→ Task statement: Go through the listing and return every line with "finishes" in it.

→ Dataset content:
-----

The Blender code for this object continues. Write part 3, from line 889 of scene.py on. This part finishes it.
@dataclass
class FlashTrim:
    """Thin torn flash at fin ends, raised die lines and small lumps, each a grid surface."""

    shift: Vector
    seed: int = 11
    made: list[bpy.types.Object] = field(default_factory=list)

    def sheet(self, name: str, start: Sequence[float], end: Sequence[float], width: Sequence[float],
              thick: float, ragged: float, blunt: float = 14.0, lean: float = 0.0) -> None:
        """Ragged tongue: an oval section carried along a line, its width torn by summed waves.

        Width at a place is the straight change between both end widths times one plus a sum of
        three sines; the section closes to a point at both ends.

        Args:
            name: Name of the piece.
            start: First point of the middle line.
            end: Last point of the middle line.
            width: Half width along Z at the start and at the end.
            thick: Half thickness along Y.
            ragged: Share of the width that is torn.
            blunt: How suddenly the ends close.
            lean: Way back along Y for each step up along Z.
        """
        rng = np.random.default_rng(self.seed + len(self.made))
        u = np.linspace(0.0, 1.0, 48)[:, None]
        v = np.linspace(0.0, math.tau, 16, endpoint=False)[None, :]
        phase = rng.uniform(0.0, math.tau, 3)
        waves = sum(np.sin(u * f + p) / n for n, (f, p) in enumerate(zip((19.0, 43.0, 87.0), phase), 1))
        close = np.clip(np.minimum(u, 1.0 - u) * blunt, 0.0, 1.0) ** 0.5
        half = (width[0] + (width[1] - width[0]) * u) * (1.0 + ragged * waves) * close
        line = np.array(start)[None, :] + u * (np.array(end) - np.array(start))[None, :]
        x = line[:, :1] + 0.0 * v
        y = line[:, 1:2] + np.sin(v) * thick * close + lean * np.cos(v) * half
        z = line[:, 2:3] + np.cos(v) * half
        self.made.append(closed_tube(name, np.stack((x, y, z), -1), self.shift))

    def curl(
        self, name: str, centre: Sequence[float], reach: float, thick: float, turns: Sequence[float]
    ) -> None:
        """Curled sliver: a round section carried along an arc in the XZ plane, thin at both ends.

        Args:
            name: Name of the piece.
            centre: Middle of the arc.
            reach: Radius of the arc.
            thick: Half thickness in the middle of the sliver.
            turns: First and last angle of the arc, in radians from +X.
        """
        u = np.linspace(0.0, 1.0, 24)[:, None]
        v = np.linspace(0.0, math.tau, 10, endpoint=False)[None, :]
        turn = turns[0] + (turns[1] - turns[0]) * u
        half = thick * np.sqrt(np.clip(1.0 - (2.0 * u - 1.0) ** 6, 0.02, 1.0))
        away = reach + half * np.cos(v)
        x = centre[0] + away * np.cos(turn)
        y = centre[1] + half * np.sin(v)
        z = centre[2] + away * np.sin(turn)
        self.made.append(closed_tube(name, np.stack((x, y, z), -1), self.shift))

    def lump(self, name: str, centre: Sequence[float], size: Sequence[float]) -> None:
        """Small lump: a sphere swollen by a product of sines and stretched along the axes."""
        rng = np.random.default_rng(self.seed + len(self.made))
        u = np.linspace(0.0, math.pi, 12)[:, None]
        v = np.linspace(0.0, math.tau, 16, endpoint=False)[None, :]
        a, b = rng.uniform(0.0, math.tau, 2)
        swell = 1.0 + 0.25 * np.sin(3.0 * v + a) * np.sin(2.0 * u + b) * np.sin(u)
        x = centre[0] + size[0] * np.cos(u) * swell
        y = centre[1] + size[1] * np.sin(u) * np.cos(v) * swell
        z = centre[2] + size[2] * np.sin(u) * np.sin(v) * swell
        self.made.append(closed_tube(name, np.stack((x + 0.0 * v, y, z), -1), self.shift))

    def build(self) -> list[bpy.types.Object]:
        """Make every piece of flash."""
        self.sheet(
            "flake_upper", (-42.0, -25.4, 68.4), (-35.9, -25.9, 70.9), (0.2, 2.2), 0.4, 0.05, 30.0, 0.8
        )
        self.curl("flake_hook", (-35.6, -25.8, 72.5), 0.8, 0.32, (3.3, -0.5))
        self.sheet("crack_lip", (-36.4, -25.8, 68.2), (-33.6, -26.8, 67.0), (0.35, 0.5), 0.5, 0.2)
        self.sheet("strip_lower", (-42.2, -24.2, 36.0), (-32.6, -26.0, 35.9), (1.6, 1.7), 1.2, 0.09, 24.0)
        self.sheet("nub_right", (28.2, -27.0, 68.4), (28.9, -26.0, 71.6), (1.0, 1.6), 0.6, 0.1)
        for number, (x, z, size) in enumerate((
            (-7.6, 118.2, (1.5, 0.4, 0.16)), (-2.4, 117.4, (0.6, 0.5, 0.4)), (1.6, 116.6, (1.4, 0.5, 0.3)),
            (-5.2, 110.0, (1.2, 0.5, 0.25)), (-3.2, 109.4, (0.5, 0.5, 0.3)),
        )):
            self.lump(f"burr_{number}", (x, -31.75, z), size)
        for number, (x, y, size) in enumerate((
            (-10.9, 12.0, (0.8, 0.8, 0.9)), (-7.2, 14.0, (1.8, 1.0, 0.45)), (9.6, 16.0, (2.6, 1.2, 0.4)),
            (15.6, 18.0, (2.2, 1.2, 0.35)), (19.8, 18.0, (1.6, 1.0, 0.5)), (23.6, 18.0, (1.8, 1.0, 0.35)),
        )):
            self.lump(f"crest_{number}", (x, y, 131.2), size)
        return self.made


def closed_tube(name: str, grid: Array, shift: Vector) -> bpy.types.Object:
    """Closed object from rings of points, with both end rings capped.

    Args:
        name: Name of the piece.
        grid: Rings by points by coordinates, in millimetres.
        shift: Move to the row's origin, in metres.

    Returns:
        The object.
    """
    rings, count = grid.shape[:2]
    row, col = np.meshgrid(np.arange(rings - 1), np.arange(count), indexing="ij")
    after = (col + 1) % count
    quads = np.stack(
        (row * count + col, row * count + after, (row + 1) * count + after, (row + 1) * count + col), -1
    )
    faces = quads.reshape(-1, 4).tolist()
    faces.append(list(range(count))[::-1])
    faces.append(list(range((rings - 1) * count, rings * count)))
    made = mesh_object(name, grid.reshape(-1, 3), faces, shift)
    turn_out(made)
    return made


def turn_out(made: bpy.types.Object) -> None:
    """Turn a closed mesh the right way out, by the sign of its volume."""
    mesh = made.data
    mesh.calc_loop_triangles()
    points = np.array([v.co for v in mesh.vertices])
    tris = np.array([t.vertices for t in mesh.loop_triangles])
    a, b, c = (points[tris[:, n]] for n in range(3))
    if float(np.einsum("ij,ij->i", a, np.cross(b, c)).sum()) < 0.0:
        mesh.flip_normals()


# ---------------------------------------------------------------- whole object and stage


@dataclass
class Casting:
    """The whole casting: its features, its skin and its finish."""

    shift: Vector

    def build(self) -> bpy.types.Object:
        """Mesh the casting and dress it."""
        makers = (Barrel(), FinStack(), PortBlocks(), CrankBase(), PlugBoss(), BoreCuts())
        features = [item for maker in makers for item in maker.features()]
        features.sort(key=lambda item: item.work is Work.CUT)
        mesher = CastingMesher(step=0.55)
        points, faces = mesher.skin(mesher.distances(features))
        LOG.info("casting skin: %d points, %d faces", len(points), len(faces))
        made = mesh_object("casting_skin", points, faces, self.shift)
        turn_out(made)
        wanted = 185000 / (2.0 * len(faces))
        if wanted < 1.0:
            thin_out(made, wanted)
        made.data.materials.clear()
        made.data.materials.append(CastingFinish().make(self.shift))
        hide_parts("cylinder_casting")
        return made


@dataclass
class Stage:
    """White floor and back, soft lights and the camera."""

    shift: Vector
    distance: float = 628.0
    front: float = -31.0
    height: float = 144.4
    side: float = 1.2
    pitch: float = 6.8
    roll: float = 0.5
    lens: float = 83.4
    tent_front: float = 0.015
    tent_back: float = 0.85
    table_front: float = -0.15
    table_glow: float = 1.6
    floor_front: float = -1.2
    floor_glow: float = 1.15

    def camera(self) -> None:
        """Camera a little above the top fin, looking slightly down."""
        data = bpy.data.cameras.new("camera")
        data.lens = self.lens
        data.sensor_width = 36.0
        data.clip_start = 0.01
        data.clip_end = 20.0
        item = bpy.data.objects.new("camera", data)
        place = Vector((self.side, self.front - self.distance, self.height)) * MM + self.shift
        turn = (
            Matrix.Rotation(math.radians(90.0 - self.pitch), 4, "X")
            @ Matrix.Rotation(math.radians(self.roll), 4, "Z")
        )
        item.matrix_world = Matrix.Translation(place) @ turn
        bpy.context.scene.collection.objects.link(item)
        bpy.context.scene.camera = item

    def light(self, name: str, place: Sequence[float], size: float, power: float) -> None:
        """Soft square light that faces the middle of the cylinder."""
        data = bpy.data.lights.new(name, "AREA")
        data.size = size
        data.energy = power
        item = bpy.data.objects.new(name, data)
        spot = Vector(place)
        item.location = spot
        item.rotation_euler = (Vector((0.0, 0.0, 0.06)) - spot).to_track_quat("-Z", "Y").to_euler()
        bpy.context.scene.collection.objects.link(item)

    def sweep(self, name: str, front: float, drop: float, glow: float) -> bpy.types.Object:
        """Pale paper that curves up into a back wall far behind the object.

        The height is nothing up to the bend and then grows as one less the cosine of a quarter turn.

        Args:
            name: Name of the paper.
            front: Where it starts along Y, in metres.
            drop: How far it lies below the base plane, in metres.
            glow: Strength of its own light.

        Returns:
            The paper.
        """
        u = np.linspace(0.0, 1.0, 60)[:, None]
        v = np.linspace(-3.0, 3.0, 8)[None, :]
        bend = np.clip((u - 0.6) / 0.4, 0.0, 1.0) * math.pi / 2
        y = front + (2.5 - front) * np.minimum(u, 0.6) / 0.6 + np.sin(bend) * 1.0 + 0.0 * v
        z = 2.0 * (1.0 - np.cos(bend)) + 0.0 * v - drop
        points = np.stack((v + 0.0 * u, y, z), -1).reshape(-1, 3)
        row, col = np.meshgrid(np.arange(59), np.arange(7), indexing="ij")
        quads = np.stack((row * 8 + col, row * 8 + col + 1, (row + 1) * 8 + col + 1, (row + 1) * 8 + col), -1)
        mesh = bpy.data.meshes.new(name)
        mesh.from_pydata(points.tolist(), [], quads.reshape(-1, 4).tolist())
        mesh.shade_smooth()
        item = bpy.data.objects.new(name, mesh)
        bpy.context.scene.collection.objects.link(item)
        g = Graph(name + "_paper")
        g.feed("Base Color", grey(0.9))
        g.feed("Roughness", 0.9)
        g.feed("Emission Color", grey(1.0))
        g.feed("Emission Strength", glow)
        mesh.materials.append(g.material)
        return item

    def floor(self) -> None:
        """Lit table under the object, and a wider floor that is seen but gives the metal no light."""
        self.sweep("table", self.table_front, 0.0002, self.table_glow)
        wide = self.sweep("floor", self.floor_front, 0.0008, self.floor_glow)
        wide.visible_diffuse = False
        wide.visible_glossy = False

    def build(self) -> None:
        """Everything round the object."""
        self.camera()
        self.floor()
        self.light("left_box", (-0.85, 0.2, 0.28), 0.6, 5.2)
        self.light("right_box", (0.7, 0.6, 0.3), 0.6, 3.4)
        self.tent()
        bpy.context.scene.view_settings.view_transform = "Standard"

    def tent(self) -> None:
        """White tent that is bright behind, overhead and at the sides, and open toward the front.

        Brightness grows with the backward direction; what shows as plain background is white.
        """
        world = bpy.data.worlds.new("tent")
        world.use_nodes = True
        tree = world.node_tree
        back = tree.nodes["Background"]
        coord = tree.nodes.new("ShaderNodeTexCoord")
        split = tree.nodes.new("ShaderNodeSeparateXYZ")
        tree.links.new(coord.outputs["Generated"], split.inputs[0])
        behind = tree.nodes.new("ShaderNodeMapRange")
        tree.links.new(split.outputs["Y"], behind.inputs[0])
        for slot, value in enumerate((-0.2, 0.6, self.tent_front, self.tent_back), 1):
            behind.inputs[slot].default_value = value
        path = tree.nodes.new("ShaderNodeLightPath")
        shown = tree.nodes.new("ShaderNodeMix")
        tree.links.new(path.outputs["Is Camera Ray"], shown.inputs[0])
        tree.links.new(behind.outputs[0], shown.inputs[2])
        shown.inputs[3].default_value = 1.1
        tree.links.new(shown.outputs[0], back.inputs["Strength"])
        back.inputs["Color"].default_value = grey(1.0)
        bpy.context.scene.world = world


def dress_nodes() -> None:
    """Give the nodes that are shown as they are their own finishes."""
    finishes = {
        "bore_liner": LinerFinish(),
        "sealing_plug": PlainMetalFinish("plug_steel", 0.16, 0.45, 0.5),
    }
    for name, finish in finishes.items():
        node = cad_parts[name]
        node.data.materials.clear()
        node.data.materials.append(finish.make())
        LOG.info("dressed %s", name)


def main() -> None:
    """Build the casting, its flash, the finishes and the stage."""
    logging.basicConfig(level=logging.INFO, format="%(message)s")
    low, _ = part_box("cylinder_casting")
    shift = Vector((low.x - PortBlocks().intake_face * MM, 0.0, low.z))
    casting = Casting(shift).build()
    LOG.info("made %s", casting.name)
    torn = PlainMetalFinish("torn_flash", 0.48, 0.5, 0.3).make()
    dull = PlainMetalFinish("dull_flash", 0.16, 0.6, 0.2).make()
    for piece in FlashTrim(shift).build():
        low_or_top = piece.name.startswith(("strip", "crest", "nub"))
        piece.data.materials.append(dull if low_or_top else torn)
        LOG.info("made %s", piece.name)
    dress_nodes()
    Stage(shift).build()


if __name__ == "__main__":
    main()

-----

→ Solved problem:
The Blender code for this object continues. Write part 3, from line 889 of scene.py on. This part finishes it.
    """Give the nodes that are shown as they are their own finishes."""
    finishes = {
    for name, finish in finishes.items():
    """Build the casting, its flash, the finishes and the stage."""